** start of Supplied material **

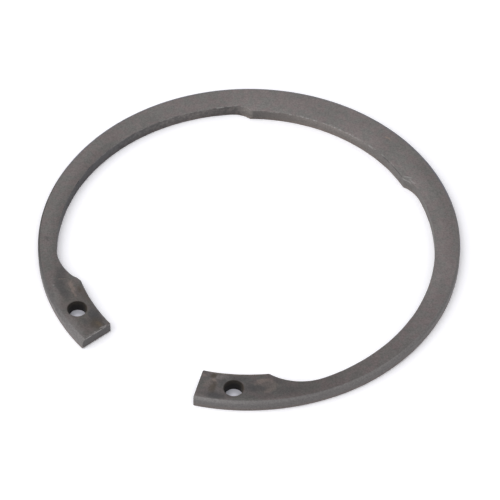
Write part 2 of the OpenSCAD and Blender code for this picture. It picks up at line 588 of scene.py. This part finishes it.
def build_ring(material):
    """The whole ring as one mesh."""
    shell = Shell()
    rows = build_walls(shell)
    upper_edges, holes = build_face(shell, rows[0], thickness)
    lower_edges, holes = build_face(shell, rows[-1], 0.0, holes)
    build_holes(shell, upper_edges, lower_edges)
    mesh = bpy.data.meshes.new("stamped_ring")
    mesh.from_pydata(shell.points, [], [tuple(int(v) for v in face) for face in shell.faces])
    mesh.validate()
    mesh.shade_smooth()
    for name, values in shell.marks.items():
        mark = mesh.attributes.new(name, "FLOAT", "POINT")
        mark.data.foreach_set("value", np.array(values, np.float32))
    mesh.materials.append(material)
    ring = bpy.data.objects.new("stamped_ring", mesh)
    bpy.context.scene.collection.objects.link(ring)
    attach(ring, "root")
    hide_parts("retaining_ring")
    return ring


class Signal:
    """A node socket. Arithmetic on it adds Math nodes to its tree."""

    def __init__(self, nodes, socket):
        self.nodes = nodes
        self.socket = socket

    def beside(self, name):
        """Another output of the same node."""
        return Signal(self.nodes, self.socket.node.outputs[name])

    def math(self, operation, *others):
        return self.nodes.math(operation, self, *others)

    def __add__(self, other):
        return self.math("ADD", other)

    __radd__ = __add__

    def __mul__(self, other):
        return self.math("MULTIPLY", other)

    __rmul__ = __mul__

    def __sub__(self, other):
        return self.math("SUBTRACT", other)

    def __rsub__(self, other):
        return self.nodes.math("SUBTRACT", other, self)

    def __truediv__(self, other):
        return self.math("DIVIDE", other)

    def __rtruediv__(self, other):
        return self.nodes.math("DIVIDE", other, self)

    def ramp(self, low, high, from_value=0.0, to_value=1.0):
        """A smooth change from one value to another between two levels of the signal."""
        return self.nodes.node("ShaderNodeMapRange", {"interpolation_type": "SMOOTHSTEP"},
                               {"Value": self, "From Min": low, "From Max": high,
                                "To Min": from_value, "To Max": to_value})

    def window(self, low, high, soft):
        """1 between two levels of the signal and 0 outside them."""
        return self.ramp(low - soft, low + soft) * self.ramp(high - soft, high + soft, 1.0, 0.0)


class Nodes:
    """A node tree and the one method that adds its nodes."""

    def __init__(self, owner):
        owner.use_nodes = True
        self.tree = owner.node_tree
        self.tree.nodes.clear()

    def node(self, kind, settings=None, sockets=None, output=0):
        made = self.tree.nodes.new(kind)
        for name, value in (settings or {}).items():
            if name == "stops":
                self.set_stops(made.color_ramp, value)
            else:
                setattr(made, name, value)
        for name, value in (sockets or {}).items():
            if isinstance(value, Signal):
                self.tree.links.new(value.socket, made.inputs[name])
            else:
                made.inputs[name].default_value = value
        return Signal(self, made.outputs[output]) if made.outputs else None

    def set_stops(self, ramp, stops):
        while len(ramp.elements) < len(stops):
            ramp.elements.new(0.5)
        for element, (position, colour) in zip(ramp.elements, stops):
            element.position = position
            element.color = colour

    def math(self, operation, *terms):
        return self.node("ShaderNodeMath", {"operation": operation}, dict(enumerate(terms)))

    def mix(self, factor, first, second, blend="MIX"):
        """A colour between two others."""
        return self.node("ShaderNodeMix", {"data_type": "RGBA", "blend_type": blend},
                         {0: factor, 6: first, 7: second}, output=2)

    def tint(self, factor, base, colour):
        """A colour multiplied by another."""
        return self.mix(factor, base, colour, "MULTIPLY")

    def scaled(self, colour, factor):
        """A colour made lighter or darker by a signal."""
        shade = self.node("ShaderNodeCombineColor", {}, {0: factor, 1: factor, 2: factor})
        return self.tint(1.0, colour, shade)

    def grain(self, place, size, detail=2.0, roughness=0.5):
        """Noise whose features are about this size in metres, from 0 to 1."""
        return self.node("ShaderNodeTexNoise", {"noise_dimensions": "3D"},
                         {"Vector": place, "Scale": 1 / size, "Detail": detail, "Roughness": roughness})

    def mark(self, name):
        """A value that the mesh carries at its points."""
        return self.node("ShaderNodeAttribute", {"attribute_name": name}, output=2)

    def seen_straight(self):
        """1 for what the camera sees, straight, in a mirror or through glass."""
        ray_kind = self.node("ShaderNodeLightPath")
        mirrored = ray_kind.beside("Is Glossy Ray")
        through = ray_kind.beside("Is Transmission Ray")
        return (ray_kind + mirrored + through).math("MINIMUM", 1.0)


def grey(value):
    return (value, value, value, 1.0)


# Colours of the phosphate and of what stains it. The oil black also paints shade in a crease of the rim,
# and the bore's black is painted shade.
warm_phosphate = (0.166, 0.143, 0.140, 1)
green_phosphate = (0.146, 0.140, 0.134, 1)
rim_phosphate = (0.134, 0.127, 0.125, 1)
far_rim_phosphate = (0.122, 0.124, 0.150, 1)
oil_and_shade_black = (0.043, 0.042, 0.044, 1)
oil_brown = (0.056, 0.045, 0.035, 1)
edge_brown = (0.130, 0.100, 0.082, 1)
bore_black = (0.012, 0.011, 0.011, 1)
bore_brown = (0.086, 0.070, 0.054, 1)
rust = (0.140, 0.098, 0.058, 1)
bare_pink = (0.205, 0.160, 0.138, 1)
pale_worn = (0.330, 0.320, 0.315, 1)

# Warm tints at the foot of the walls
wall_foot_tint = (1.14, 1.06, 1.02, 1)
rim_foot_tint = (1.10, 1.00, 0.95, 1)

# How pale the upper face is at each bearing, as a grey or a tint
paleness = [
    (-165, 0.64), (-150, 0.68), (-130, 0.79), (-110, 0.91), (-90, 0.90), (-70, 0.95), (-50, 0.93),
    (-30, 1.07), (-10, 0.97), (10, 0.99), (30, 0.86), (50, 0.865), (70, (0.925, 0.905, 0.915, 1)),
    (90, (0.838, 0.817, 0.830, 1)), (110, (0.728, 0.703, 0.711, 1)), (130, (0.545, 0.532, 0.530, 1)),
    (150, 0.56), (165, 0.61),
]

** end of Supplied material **
** start of Supplied material **

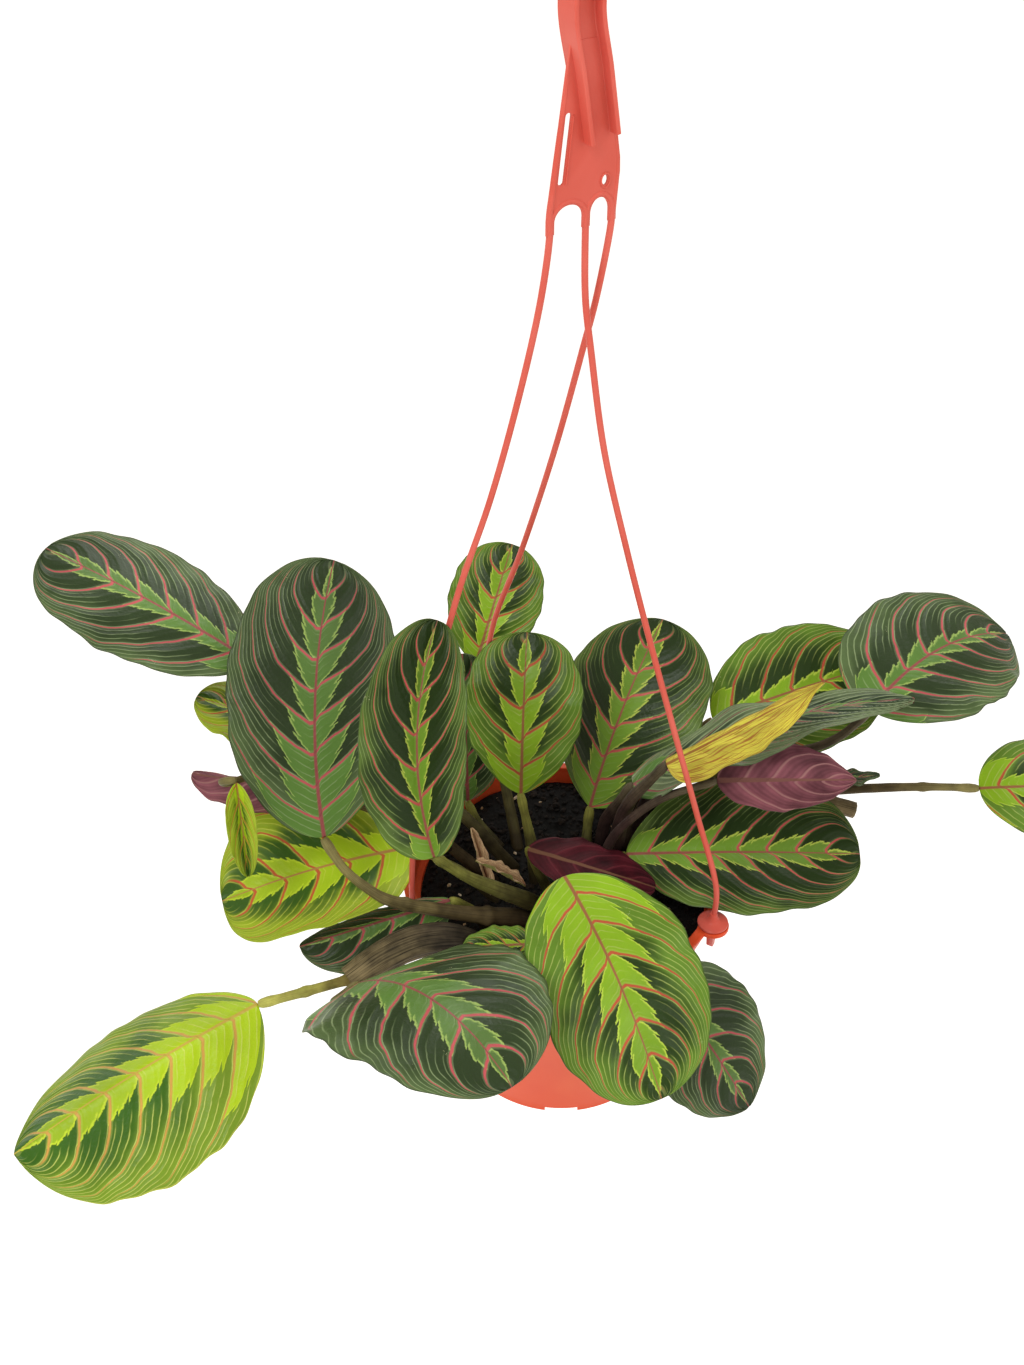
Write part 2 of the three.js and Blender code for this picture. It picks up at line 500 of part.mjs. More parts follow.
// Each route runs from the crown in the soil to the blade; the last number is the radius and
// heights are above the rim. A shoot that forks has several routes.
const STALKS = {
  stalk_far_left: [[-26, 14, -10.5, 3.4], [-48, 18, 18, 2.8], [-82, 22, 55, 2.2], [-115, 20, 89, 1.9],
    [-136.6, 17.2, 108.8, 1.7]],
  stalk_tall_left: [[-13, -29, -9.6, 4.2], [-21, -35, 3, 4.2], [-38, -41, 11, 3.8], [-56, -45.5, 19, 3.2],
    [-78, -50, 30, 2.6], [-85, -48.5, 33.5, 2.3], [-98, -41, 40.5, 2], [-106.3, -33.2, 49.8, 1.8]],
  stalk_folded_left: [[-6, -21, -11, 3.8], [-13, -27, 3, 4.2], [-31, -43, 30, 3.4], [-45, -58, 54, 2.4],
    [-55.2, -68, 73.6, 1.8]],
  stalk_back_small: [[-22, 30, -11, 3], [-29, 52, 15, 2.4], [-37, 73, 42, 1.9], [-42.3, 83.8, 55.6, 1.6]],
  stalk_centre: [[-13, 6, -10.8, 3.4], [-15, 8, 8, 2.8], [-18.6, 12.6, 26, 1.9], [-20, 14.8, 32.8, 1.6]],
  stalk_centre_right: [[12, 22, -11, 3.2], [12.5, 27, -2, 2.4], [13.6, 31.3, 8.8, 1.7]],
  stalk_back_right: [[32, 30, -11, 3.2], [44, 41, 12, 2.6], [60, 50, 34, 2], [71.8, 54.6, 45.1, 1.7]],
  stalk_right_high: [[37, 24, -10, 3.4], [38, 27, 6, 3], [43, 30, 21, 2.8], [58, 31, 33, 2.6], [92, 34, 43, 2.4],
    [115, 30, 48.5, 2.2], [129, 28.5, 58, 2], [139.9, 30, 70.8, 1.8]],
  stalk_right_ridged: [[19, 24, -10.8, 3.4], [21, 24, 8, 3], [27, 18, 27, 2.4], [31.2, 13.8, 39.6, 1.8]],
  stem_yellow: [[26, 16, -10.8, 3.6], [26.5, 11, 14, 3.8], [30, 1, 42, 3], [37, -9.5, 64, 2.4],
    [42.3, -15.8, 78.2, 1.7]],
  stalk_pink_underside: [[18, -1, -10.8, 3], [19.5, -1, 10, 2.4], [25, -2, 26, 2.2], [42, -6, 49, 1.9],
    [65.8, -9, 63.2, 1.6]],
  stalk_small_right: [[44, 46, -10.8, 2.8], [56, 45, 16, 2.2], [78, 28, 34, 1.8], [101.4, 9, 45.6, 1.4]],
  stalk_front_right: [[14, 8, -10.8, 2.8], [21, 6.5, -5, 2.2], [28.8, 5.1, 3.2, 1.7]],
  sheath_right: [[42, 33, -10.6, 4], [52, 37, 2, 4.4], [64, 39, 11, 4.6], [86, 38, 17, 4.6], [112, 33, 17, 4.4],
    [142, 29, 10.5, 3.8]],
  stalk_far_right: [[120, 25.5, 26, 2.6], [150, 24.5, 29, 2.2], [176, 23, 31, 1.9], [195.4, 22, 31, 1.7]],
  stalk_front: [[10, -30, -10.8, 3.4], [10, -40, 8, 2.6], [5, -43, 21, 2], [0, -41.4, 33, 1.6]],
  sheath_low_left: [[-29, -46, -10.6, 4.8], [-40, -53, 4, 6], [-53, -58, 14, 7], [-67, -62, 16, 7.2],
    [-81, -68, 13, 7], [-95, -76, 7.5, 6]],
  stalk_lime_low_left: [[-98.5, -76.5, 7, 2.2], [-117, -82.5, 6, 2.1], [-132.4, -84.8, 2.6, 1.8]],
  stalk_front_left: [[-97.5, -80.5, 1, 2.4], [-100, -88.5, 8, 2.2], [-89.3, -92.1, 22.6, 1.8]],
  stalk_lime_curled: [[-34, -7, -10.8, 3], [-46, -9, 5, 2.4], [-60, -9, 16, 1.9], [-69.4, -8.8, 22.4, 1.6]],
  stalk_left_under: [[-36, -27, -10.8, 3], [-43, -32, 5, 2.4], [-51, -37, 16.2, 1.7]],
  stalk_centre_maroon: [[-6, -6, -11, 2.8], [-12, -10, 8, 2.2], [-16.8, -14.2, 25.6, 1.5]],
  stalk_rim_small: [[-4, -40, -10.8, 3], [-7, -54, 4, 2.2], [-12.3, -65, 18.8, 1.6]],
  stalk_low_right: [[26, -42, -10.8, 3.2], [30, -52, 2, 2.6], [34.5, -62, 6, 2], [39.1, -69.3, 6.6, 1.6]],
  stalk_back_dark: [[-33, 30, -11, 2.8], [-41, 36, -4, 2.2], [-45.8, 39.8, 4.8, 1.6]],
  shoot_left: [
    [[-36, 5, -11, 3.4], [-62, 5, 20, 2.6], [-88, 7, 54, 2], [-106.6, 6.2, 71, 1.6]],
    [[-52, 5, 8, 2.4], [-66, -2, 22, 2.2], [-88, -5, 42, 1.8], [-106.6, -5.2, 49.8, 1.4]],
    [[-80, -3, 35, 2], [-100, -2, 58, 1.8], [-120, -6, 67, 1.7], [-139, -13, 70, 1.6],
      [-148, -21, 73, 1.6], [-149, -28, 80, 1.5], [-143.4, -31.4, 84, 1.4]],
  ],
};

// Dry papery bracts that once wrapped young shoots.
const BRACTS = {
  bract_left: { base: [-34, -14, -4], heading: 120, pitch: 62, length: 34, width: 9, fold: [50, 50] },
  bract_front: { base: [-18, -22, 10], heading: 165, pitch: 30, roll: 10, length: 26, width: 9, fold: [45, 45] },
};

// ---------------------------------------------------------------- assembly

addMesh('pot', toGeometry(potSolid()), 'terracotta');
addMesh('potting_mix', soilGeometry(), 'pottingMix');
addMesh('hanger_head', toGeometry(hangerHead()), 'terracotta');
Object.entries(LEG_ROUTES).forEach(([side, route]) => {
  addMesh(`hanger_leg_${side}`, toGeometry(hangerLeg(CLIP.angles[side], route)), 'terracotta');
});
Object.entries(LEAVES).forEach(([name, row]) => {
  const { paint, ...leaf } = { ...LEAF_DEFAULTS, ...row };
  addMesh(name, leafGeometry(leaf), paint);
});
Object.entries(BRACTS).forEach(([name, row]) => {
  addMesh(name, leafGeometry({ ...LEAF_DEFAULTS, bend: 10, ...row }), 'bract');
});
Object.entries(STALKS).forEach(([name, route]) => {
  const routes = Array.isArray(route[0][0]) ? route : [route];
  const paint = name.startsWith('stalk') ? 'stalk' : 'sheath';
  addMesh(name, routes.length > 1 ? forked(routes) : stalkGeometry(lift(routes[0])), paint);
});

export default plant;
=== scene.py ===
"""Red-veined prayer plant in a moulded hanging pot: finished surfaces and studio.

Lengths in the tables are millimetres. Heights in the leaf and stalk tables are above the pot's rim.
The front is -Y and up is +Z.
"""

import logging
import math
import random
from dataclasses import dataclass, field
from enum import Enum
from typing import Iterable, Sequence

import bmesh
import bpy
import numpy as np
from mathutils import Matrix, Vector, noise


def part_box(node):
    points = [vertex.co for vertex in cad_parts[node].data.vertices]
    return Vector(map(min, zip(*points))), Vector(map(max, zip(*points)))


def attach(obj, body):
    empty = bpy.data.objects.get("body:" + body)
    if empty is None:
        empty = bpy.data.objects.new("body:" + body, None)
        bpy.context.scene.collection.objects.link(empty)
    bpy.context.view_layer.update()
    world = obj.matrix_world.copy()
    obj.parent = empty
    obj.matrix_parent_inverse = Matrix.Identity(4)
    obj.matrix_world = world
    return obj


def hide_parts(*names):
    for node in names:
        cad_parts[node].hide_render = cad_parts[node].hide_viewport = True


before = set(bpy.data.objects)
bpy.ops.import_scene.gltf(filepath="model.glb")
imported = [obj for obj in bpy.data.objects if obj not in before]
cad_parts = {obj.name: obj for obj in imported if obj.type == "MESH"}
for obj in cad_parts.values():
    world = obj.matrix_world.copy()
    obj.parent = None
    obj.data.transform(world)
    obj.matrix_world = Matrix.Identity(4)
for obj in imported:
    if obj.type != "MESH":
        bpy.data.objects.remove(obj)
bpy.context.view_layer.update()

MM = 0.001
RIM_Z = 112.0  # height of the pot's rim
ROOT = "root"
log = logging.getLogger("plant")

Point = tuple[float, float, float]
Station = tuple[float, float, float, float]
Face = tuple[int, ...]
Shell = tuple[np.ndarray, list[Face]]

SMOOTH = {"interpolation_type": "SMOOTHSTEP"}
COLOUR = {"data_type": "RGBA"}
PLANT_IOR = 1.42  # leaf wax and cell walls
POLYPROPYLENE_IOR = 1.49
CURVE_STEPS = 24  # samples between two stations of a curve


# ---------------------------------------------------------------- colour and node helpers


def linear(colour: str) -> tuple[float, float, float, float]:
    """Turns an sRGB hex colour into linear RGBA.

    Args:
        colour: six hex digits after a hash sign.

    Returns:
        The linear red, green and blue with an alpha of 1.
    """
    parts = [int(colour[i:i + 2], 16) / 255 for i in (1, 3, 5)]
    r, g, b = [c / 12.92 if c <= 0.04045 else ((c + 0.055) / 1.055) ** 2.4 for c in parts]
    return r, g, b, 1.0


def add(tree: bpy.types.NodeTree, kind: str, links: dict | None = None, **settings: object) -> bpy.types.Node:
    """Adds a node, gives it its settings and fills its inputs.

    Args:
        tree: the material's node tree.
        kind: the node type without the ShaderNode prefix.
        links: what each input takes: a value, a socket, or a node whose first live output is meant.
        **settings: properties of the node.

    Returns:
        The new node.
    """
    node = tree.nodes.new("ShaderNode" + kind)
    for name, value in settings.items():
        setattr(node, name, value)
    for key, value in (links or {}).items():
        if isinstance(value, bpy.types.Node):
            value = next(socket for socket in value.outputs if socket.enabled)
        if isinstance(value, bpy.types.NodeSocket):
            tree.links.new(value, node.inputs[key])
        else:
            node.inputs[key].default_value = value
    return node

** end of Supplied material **

* Problem statement *
Count the lines of the material that include the word "names", then state only the total.

* Final result *
2